Exercise brief – Extract every line that includes the string "before".

Entries shown –
-------------------------

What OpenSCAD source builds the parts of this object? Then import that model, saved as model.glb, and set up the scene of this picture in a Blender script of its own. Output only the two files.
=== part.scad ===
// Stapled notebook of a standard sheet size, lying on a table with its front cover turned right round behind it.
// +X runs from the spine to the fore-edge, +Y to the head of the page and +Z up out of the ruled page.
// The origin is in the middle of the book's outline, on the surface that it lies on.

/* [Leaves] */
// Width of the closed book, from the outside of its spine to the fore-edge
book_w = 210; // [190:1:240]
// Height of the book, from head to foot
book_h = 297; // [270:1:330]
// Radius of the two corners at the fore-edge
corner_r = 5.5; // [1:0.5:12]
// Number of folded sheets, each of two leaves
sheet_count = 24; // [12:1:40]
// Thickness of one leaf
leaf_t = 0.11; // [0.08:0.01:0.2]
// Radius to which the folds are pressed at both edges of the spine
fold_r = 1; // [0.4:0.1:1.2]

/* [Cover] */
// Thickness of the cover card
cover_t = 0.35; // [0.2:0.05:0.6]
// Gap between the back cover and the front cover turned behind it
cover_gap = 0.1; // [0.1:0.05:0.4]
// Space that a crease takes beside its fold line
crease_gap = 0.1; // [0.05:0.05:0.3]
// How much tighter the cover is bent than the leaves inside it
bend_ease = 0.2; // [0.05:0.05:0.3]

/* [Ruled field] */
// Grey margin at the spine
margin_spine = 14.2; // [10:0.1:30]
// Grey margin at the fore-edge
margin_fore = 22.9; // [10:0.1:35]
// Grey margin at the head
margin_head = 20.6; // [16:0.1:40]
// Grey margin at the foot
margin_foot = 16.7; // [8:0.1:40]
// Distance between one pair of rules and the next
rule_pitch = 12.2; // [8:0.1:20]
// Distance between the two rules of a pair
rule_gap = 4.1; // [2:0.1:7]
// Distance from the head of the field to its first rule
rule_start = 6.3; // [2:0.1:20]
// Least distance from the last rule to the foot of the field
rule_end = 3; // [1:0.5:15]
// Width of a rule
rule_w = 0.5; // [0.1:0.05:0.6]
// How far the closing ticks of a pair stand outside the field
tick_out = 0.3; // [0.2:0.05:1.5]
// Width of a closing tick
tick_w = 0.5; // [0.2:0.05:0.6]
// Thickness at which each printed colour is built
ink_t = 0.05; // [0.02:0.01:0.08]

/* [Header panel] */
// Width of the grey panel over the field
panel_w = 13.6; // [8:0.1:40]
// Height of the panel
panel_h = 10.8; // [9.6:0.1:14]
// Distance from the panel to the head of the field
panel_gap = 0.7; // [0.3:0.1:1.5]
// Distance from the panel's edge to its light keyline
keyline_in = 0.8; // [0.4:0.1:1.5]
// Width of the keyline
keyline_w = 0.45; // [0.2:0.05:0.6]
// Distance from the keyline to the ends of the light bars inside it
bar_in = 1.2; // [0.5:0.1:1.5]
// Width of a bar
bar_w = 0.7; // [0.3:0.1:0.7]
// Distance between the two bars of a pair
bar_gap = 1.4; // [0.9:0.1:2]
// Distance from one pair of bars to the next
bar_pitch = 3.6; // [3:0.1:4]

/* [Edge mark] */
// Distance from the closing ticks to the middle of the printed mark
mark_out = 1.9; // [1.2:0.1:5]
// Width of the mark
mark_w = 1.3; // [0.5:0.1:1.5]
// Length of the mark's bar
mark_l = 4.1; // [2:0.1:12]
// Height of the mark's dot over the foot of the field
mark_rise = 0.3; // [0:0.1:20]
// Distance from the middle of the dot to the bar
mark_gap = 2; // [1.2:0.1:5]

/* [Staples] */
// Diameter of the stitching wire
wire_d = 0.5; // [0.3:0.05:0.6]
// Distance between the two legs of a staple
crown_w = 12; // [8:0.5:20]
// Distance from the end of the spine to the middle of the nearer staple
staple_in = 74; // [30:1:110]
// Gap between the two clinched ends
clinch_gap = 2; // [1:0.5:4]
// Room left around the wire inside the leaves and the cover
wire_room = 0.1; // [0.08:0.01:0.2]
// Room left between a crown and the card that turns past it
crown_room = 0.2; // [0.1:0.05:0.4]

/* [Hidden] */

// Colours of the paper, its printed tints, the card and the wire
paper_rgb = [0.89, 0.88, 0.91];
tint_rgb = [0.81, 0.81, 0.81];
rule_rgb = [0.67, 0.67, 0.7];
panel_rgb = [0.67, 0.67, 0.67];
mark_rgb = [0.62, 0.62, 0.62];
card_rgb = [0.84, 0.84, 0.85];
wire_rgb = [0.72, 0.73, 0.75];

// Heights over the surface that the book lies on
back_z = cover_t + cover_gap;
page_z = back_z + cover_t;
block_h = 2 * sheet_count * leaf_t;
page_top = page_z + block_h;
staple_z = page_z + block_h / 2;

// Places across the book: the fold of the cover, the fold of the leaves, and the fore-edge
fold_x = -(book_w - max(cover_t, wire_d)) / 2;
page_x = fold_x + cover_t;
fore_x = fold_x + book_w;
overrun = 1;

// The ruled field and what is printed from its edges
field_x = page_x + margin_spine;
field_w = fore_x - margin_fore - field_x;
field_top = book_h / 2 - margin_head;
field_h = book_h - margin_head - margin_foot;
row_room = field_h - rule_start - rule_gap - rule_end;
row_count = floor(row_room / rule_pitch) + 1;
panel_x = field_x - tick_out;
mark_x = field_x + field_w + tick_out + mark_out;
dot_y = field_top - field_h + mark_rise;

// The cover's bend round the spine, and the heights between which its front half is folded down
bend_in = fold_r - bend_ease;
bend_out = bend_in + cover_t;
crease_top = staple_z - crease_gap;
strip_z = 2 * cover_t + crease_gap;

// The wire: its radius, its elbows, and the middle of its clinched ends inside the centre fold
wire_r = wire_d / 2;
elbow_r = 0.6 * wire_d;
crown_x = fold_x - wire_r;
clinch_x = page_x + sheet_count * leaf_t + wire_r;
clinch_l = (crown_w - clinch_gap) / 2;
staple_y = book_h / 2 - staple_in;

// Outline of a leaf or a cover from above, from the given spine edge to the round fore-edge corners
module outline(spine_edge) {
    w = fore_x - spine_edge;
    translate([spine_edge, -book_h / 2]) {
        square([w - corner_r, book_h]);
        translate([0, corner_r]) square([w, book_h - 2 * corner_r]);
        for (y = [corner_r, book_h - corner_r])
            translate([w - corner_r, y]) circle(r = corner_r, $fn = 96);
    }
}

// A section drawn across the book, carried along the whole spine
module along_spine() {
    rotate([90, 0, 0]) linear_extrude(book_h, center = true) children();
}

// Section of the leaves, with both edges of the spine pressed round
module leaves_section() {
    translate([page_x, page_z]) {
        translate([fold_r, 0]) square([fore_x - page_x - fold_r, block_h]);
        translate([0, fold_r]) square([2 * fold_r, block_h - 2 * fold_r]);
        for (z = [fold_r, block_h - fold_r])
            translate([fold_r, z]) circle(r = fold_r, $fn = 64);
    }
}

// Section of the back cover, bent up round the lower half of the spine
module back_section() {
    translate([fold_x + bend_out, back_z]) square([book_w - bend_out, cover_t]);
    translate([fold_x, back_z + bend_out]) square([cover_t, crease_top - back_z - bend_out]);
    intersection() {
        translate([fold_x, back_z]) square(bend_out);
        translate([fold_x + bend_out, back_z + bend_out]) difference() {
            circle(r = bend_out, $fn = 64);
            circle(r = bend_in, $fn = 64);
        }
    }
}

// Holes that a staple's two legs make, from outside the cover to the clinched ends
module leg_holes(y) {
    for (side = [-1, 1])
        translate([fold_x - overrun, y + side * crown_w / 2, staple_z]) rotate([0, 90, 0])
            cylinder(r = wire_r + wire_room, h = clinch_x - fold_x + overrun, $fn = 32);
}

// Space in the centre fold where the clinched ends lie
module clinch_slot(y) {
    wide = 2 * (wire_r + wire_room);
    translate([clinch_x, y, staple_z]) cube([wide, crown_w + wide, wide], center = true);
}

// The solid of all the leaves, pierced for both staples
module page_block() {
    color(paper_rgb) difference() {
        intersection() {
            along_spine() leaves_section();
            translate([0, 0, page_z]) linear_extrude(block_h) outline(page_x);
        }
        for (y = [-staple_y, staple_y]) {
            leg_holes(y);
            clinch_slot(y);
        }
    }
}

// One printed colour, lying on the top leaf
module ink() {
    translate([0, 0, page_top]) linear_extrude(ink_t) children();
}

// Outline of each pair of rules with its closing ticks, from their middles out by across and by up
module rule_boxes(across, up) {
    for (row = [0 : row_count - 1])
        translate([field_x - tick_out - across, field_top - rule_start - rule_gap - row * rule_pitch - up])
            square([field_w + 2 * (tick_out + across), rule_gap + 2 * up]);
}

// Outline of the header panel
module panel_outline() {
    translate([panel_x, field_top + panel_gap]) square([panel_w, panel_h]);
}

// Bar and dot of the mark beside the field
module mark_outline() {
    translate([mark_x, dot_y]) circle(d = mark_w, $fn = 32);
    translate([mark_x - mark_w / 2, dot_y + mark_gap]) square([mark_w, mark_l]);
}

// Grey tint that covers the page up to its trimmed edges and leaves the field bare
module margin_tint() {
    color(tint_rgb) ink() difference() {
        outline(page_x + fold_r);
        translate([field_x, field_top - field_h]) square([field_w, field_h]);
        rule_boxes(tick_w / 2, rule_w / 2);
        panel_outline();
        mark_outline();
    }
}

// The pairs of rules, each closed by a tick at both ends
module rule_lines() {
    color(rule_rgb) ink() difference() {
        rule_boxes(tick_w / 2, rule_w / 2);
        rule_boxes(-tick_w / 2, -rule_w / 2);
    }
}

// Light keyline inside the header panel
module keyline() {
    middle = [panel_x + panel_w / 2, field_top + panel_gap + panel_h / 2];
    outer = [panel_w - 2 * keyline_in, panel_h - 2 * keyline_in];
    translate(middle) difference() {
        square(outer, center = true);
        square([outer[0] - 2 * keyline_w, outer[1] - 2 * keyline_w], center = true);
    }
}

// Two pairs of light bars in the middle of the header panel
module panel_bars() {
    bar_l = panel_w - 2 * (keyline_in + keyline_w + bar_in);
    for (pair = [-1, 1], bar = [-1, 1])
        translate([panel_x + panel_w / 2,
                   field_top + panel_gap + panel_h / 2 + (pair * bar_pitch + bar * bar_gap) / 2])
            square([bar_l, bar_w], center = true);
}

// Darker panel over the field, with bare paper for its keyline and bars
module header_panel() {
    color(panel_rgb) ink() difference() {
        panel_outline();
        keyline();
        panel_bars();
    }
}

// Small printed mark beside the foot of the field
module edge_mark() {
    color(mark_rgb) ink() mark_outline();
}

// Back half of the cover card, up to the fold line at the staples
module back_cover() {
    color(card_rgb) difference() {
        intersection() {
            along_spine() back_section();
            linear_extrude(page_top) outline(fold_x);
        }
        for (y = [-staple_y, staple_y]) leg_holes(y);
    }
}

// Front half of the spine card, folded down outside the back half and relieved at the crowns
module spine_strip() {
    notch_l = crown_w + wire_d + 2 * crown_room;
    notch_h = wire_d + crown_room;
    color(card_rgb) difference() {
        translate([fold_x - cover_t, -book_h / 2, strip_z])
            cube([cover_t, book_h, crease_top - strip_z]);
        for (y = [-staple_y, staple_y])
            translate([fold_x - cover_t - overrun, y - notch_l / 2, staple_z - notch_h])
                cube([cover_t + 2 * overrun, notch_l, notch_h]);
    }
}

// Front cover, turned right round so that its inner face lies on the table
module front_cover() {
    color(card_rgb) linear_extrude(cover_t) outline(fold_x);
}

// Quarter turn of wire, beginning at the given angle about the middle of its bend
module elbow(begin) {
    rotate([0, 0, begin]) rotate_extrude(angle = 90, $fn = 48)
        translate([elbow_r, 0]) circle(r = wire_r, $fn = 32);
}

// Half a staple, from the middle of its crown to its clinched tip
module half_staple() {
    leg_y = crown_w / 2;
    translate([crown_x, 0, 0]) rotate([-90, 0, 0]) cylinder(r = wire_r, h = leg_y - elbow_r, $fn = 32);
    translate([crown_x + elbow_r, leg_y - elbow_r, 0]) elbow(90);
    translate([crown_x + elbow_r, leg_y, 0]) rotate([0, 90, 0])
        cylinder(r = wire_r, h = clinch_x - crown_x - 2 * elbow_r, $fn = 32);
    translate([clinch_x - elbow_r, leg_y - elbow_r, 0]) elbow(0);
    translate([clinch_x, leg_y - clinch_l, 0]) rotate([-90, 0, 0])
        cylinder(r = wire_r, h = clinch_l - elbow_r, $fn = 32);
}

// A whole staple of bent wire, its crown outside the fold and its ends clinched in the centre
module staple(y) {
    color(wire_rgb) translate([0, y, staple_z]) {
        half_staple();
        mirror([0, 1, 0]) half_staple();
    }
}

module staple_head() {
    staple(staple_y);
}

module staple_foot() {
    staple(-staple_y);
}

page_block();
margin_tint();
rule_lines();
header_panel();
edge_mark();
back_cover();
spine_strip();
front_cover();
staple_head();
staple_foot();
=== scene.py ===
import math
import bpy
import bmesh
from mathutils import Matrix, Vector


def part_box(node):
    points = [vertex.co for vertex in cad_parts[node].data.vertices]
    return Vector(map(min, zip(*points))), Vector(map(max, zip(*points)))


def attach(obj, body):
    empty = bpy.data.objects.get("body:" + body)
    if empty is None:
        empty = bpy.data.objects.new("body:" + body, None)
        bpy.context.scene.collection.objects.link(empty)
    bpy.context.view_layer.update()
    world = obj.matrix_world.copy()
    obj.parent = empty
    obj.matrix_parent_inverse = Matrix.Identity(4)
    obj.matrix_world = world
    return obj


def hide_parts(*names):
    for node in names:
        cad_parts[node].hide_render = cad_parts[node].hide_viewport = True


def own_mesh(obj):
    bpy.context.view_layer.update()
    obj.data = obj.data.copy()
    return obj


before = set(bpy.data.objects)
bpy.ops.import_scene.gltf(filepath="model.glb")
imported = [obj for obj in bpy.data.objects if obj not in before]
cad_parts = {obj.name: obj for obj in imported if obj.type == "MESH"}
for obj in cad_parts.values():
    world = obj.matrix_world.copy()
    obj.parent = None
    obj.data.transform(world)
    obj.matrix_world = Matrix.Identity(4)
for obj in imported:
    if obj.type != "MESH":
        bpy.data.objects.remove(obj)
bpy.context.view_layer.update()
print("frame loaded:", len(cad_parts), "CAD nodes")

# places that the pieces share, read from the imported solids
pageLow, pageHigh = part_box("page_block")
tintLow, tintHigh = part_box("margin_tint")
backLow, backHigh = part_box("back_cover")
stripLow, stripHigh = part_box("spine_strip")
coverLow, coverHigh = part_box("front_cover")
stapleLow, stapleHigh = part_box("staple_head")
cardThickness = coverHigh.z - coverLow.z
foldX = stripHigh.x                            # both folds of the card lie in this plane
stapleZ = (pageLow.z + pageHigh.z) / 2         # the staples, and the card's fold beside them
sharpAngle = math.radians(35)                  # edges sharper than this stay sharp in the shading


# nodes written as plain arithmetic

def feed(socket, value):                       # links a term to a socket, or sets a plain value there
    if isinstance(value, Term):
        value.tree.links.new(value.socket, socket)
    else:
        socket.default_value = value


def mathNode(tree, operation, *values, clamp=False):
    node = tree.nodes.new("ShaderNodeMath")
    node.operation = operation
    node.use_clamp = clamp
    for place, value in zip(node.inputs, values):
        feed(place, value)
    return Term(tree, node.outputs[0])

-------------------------

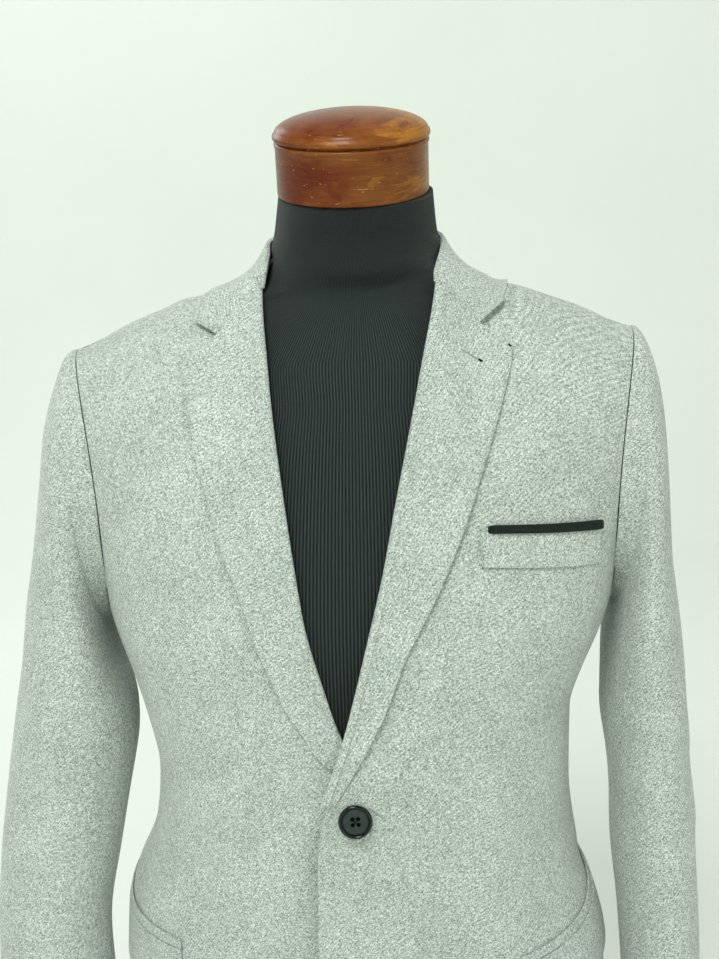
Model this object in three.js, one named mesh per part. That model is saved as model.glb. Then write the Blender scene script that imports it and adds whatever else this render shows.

-------------------------

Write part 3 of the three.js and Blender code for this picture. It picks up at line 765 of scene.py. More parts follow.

-------------------------

Result –
before = set(bpy.data.objects)
imported = [obj for obj in bpy.data.objects if obj not in before]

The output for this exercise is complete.